Basically, I need the 'N-' value that is below the big result in (result 3) as that is the bad 'N-' value I need. Any other random 'N-' value are good values that I do not need to capture. Need a query for this.

There are multiple queries for this. Any help in finding the entire solution or even part of it would be great. Thanks!

gcusello · ‎05-17-2017

Hi rh417692,
I'm not sure about your request.

Anyway the regex to extract the bold value in item 1 is

JSESSIONID:(?<JSESSIONID>[^\.]*)\.

the regex to extract the bold value in item 2 is

\[REQUEST_URI:.*(?<field>N-[^,]*),

Bye.
Giuseppe

View solution in original post

gcusello · ‎05-17-2017

Hi rh417692,
I'm not sure about your request.

Anyway the regex to extract the bold value in item 1 is

JSESSIONID:(?<JSESSIONID>[^\.]*)\.

the regex to extract the bold value in item 2 is

\[REQUEST_URI:.*(?<field>N-[^,]*),

Bye.
Giuseppe

rh417692 · ‎05-17-2017

Hi @cusello.
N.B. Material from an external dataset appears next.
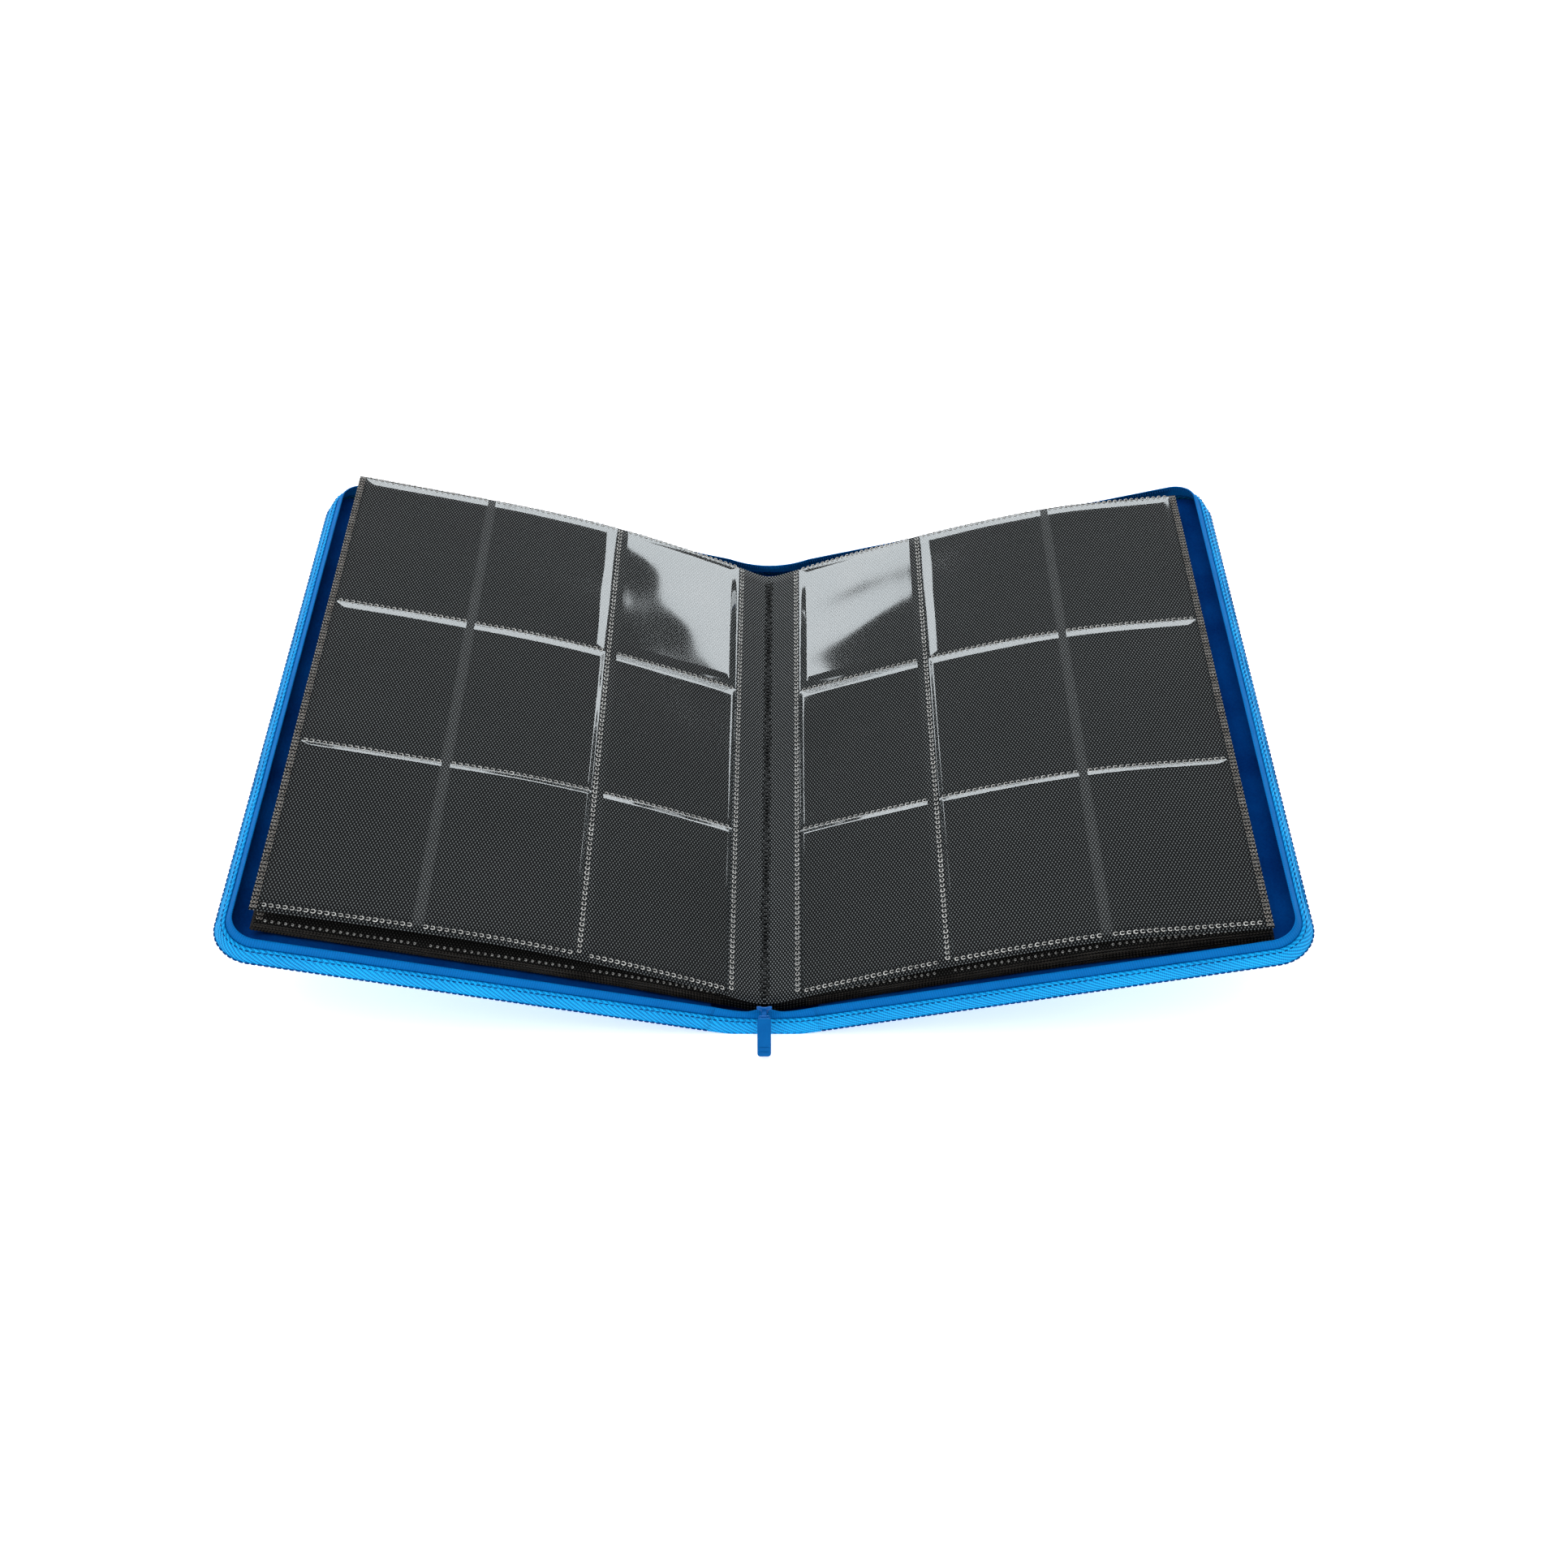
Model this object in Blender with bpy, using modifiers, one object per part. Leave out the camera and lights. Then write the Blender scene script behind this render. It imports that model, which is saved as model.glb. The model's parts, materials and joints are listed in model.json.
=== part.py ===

Using the below search query, I get unique JSESSIONIDs. How would I add your second query string to this query:

index="atg_prod" "MainRefinementMenuHandler exceptionjava.lang.NullPointerException" | rex "JSESSIONID:(?[^.]+)" | dedup JSESSIONID

I'm very new to Splunk so apologies if this seems trivial...

cmerriman · ‎05-17-2017

if my above JSESSIONID rex works, would something like this work for combining it all? i could be way off base, but this is just an idea from reading the above. adding a subsearch for your first search to get all of the JSESSIONIDs into the second search and then doing a streamstats to search for only the 3rd result.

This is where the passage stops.